How many cups of tea do you drink in a day?
It depends, at least 1 or 2.
How do the senses triggered by food and drink transform your work into an experience?
A moment to stop and experience. Visual stimuli are fast and especially with the advancement of mobile technology, people receive images like machine gun blasts, so much that it is hard to appreciate fully. I want to use the taste of tea and the ceremonial format to slow people down to pause for some thoughts and reflection
It’s International Women’s Day (8 March); do you have a message for young women considering a career in design?
Be bold and be free, don’t compromise.
Do you think there are enough women in design? What should be done to encourage more women to get into the profession?

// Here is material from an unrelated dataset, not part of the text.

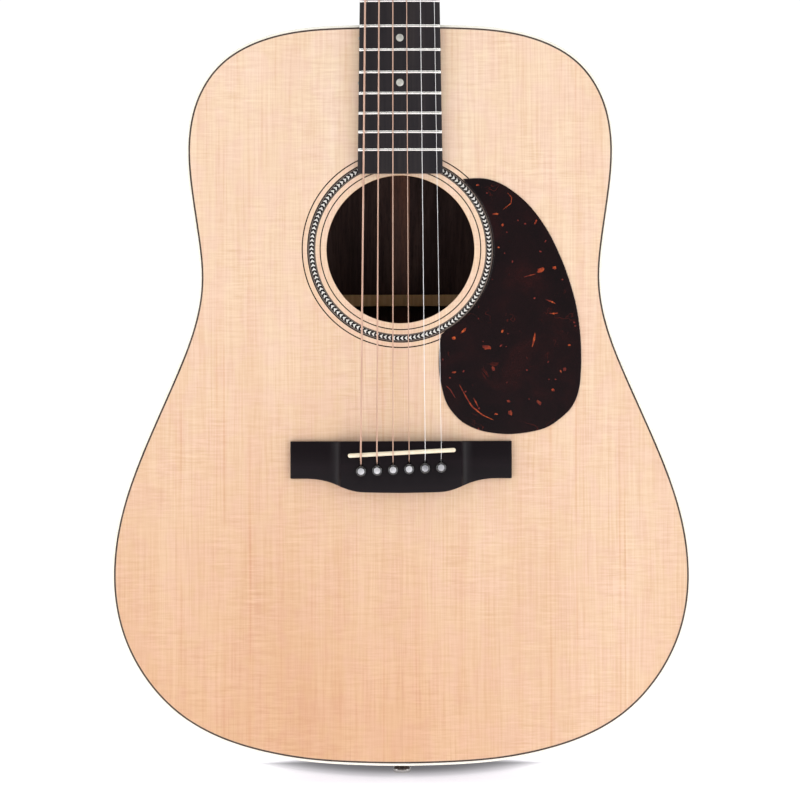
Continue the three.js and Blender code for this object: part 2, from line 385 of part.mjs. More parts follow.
// ---------------------------------------------------------------- neck
const NECK_Z1 = BODY_MID_Z + 256.3 + 0.3; // the heel's face
const smooth = (a, b, v) => { const s = Math.min(1, Math.max(0, (v - a) / (b - a))); return s * s * (3 - 2 * s); };
const HEEL_Y = 98.6;
function neckRing(z) {
  const w = fbHalf(Math.min(0, z)) - 0.05, shaft = 15.0 + 2.6 * Math.min(1, -z / 300);
  // How deep the heel reaches at this height.
  const H_PTS = [[-292, 0], [-302, 2.0], [-311, 7], [-317, 14], [-322, 25], [-326, 40], [-329.5, 58], [-332.5, 76], [-334.5, HEEL_Y - 17.6]];
  let extra = 0;
  if (z <= -334.5) extra = HEEL_Y - 17.6;
  else for (let i = 0; i < H_PTS.length - 1; i++) if (z <= H_PTS[i][0] && z > H_PTS[i + 1][0]) extra = H_PTS[i][1] + ((H_PTS[i + 1][1] - H_PTS[i][1]) * (H_PTS[i][0] - z)) / (H_PTS[i][0] - H_PTS[i + 1][0]);
  const d = shaft + extra, s = smooth(0, 45, extra), M = 7, ring = [];
  const one = (i) => {
    const a = (Math.PI / 2) * (i / M), nx = w * Math.pow(Math.cos(a), 0.82), ny = d * Math.pow(Math.sin(a), 0.95);
    const v = i / M, hy = d * Math.min(1, v * 1.08), cap = 13.2 + 3.0 * smooth(40, 0, extra);
    const hx = i === 0 ? w : cap + (w - cap) * Math.pow(1 - Math.min(1, hy / d), 2.4) ;
    return [nx * (1 - s) + (i === M ? hx * 0.82 : hx) * s, ny * (1 - s) + hy * s];
  };
  for (let i = 0; i <= M; i++) { const [x, y] = one(i); ring.push([i === M && s === 0 ? 0.6 : Math.max(x, 0.6), y, z]); }
  for (let i = M; i >= 0; i--) { const [x, y] = one(i); ring.push([-(i === M && s === 0 ? 0.6 : Math.max(x, 0.6)), y, z]); }
  return ring;
}
const neckStations = [14, 6, 0, -80, -180, -260, -292, -302, -311, -317, -322, -326, -329.5, -332.5, -334.5, -345, NECK_Z1];
const headHalf = [[22.2, -3], [22.2, 3], [23.2, 8], [26.4, 14], [29.2, 20], [30.2, 28], [34.0, 110], [36.4, HEAD_L - 12], [36.0, HEAD_L - 6], [32.5, HEAD_L - 2], [16, HEAD_L - 0.4], [0, HEAD_L]];
const headPlan = (grow = 0) => [...headHalf.map(([x, u]) => [x + grow, u]), ...headHalf.slice(0, -1).reverse().map(([x, u]) => [-x - grow, u])];
// An extrusion in the head frame between two distances out of the wooden face; its plan is x and height up the headstock.
const headSolid = (plan, out0, out1, holes = []) =>
  new THREE.ExtrudeGeometry(shapeOf(plan, holes), FLAT(out1 - out0)).rotateX(-Math.PI / 2).translate(0, out0, 0).applyMatrix4(head);
const postHoles = posts.map((p) => circle(p.x, p.up, POST_HOLE_R, 12));
let neck = join(loft(neckStations.map(neckRing)), headSolid(headPlan(), -HEAD_WOOD, 0.0, postHoles));
neck = cut(neck, new THREE.BoxGeometry(120, 40, 240).translate(0, 20, -118).applyMatrix4(head), box(-40, 40, -20, 0, -10, 5.0)); // the headstock's face, behind the nut
neck = join(neck, box(-11.3, 11.3, 6.3, 77.2, -382, NECK_Z1 + 2)); // tenon in the block's mortise
neck = cut(neck, rodSlot);
add("neck", neck, MAHOGANY);
add("headplate", headSolid(headPlan().filter(([, u]) => u > -1).concat([]).map(([x, u]) => [x, Math.max(u, 1.2)]), 0.1, HEADPLATE_T, postHoles), ROSEWOOD);

// Truss rod in the neck's slot, with its nut past the neck block.
add("truss_rod", join(box(-2.9, 2.9, 3.3, 9.5, -397, -14), new THREE.CylinderGeometry(2.0, 2.0, 13, 10).rotateX(Math.PI / 2).translate(0, 6.6, -402.5)), STEEL, 0.4, 1);
{
  const nut = new THREE.Shape(circle(0, 6.6, 3.55, 6).map(([a, b]) => new THREE.Vector2(a, b)));
  nut.holes.push(new THREE.Path(circle(0, 6.6, 2.35, 10).map(([a, b]) => new THREE.Vector2(a, b))));
  add("truss_rod_nut", new THREE.ExtrudeGeometry(nut, FLAT(11)).translate(0, 0, -416), STEEL, 0.35, 1);
}

// Fretboard with its twenty frets standing in it.
{
  const M = 2, ring = (z, up) => {
    const w = fbHalf(z), r = [[w, -GLUE, z]];
    for (let i = 0; i <= M; i++) { const x = w - (2 * w * i) / M; r.push([x, -FB_T + (x * x) / (2 * FB_RADIUS) - up, z]); }
    r.push([-w, -GLUE, z]);
    return r;
  };
  const rings = [ring(0, 0)];
  for (let n = 1; n <= FRETS; n++) { const z = fretZ(n); rings.push(ring(z + FRET_W / 2, 0), ring(z + 0.45, FRET_H), ring(z - 0.45, FRET_H), ring(z - FRET_W / 2, 0)); }
  rings.push(ring(FB_END, 0));
  add("fretboard", loft(rings), EBONY);
}
// Nut: bone, with a slot for each string.
const nutY = -FB_T - FRET_H - 0.75; // height of the strings' centres at the nut, about
{
  const profile = [[0.2, -GLUE], [0.2, nutY - 0.7], [3.4, nutY - 0.5], [NUT_T, nutY + 2.0], [NUT_T, -GLUE]]; // z, y
  let nut = new THREE.ExtrudeGeometry(shapeOf(profile.map(([z, y]) => [y, z]).reverse()), FLAT(NUT_W - 0.1)).translate(0, 0, -(NUT_W - 0.1) / 2);
  // Extruded along z with y and z drawn as x and y: turn it to lie across the neck.
  nut.applyMatrix4(new THREE.Matrix4().makeBasis(V(0, 1, 0), V(0, 0, 1), V(1, 0, 0)));
  for (let k = 0; k < 6; k++) {
    const x = stringX(k, 0), r = STRING_R[k] + 0.12, y = nutY + STRING_R[k] + 0.2;
    nut = cut(nut, new THREE.BoxGeometry(2 * r, 6, 8).translate(0, -3, 4).rotateX(-0.07).translate(x, y, -0.5), new THREE.BoxGeometry(2 * r, 6, 8).translate(0, -3, 4).rotateX(-0.3).rotateY(stringTurn(k)).translate(x, y + 0.06, 1.6));
  }
  add("nut", nut, BONE);
}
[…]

Design is a progressive and open-minded field and generally there are more women in design than many other professions. When I practice in architecture, I often attend meetings with 10 other men, where the only other woman in the room is the receptionist. I am working with the Sharjah Art Foundation in the UAE this week and over half of the staff are women with many in a high position. It is very encouraging. There are more women in design than many other professions because design is a more progressive and open minded field, I find. But this is not always the case, I am at the Sharjah Art Foundation at the moment, where over half of the staff is women.
Finally, it’s International Day of Happiness this month, which design makes you happy?
Working, traveling and sharing a good time with people.
The Designers in Residence programme is a core part of the museum's activity, and exists to provide emerging designers, across any discipline, with time and space away from their regular environment to reflect, research and consider new ways of developing their practice.